Despite those difficulties, are you still looking forward to playing live?

“I’m excited! I used to be super-nervous about doing a live show, because it’s such a major challenge to get right. A lot of producer peers of mine will just go on stage and literally play back their songs, maybe hitting the odd snare drum on a sample pad. That’s one way of getting away with it, especially if you have a big screen behind you.

“But the flip side of that is either doing something like The Chemical Brothers, where there’s so many masses of synths and it’s very electronic-based, or you can go down the semi-live route, which suits what I do because it’s what I do in the studio. For me, it was like, ‘Can I translate that and have fun with it on stage?’ I also wanted the fear that if I stop playing on stage then nothing happens, there’s silence: that’s what a band is. The one issue is that because I’m not a band – I’m a bit like Kevin Parker and Tame Impala – I have people who play with me. But we haven’t played together for like seven or eight years, so I’ve got to rebuild that rapport.”

Speaking of Kevin Parker, could there ever be a SBTRKT and Tame Impala collaboration?

“I did hit Kevin up actually on this campaign, but he was very, very busy. I love his work, and he’s got that new track with Thundercat, which is really sick.”

What does the future hold for SBTRKT and Aaron Jerome?

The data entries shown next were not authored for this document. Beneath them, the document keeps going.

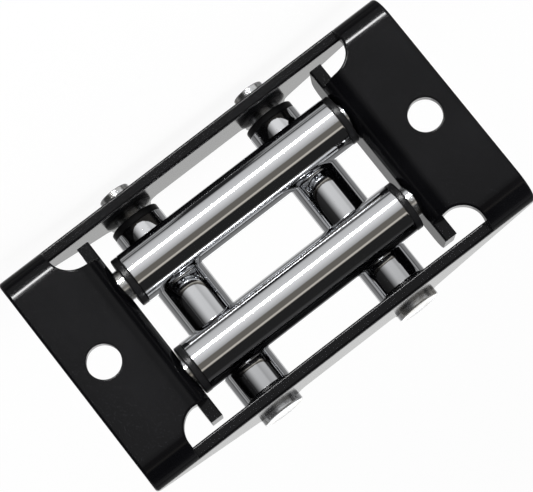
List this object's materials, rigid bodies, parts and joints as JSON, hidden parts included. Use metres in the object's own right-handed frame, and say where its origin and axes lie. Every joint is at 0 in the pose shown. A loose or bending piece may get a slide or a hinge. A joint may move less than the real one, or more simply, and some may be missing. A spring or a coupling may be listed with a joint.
{
  "type": "roller fairlead",
  "caption": "Roller fairlead: black bent-steel frame with chromed guide rollers on pins, crossed to form a rope window, and bolt holes in its mounting plates.",
  "frame": {"origin": "midway between the two bolt holes, on the face of the plates that is bolted up", "axes": "+X along the frame's length, +Y out of the bolted face, +Z across the frame; the body lies at negative Y, and the rope runs along Y"},
  "size_m": [0.1464, 0.0382, 0.0882],
  "materials": {
    "powder_coat": "glossy black powder coat with faint orange peel",
    "chrome_tube": "bright plated steel tube, lightly pitted",
    "bushing_plastic": "satin black moulded plastic",
    "zinc_pin": "bright zinc plate, turned",
    "spring_steel": "plain zinc-plated spring steel"
  },
  "bodies": {
    "frame_assembly": {"frame": "powder_coat", "top_roller_pin": "zinc_pin", "top_roller_ring": "spring_steel", "bottom_roller_pin": "zinc_pin", "bottom_roller_ring": "spring_steel", "left_roller_pin": "zinc_pin", "left_roller_ring": "spring_steel", "right_roller_pin": "zinc_pin", "right_roller_ring": "spring_steel"},
    "top_roller": {"top_roller_tube": "chrome_tube", "top_roller_bushing_left": "bushing_plastic", "top_roller_bushing_right": "bushing_plastic"},
    "bottom_roller": {"bottom_roller_tube": "chrome_tube", "bottom_roller_bushing_left": "bushing_plastic", "bottom_roller_bushing_right": "bushing_plastic"},
    "left_roller": {"left_roller_tube": "chrome_tube", "left_roller_bushing_top": "bushing_plastic", "left_roller_bushing_bottom": "bushing_plastic"},
    "right_roller": {"right_roller_tube": "chrome_tube", "right_roller_bushing_top": "bushing_plastic", "right_roller_bushing_bottom": "bushing_plastic"}
  },
  "joints": [
    {"name": "top_roller_spin", "type": "hinge", "parent": "frame_assembly", "child": "top_roller", "pos_m": [0, -0.01085, 0.0168], "axis": [1, 0, 0], "continuous": true},
    {"name": "bottom_roller_spin", "type": "hinge", "parent": "frame_assembly", "child": "bottom_roller", "pos_m": [0, -0.01085, -0.0168], "axis": [1, 0, 0], "continuous": true},
    {"name": "left_roller_spin", "type": "hinge", "parent": "frame_assembly", "child": "left_roller", "pos_m": [-0.02667, -0.02945, 0], "axis": [0, 0, 1], "continuous": true},
    {"name": "right_roller_spin", "type": "hinge", "parent": "frame_assembly", "child": "right_roller", "pos_m": [0.02667, -0.02945, 0], "axis": [0, 0, 1], "continuous": true}
  ]
}
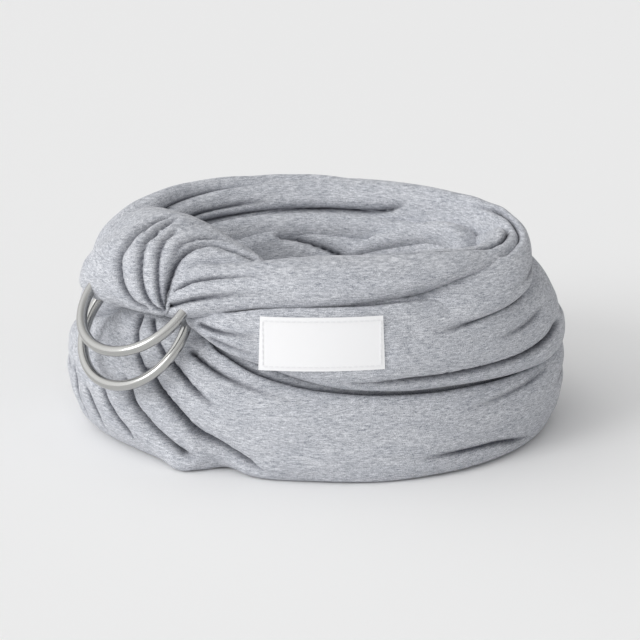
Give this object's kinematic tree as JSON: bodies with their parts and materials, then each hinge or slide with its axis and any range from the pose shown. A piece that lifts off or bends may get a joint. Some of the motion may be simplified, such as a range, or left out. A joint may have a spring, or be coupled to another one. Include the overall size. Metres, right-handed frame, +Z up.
{
  "type": "soft baby carrier",
  "caption": "Ring sling baby carrier wound into a low oval coil of grey jersey, its gathered end folded round two metal rings, with a blank label on the front.",
  "frame": {"origin": "middle of the bounding box, on the floor that the coil lies on", "axes": "+X along the coil's long side, to the right when facing the label; +Y away from the label, towards the back; +Z up"},
  "size_m": [0.3408, 0.2918, 0.149],
  "materials": {
    "jersey": "heather grey knitted jersey, matt",
    "ring_metal": "satin, lightly polished",
    "label_cloth": "fine white woven tape, matt",
    "white_thread": "white sewing thread",
    "grey_thread": "grey sewing thread"
  },
  "bodies": {
    "coil": {"lower_wrap": "jersey", "middle_wrap": "jersey", "upper_wrap": "jersey", "inner_wrap": "jersey", "tail_end": "jersey", "ring_pleats": "jersey", "shoulder_gather": "jersey", "label": "label_cloth", "label_stitching": "white_thread"},
    "ring_fold": {"ring_fold": "jersey", "fold_stitching": "grey_thread"},
    "ring_back": {"ring_back": "ring_metal"},
    "ring_front": {"ring_front": "ring_metal"}
  },
  "joints": [
    {"name": "fold_lift", "type": "hinge", "parent": "coil", "child": "ring_fold", "pos_m": [-0.08991, -0.06524, 0.131], "axis": [-0.7604, 0.6494, 0], "range_deg": [0, 35]},
    {"name": "ring_back_turn", "type": "hinge", "parent": "ring_fold", "child": "ring_back", "pos_m": [-0.11606, -0.08985, 0.0892], "axis": [-0.5145, -0.6025, 0.6101], "continuous": true},
    {"name": "ring_front_turn", "type": "hinge", "parent": "ring_fold", "child": "ring_front", "pos_m": [-0.11339, -0.09411, 0.1097], "axis": [-0.4295, -0.5029, 0.7501], "continuous": true}
  ]
}
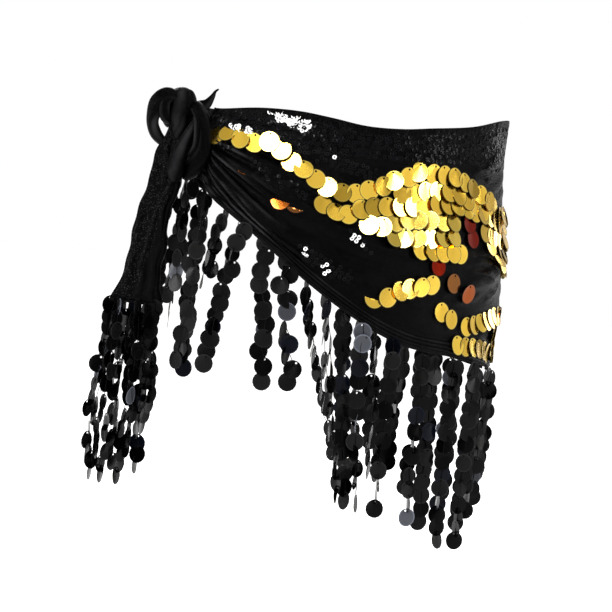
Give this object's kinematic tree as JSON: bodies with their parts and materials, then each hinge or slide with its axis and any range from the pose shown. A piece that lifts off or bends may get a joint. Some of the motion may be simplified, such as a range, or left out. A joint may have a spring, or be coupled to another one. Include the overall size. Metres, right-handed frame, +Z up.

“My first album was made in two years when no-one was paying attention, while my second, like all second albums, was made under pressure after finishing two years of touring the first record. I was like, ‘Agh, I need to put something out within three years or it’s getting late!’ This album has been a much longer process, and I’ve got way more material to work with going forward than I’ve ever had at any other point, even before my first album. I’m definitely feeling the pressure of having to rebuild a little bit to get back to even having people know that I exist, but hopefully I can deliver good, quality stuff at a slightly quicker rate than before.”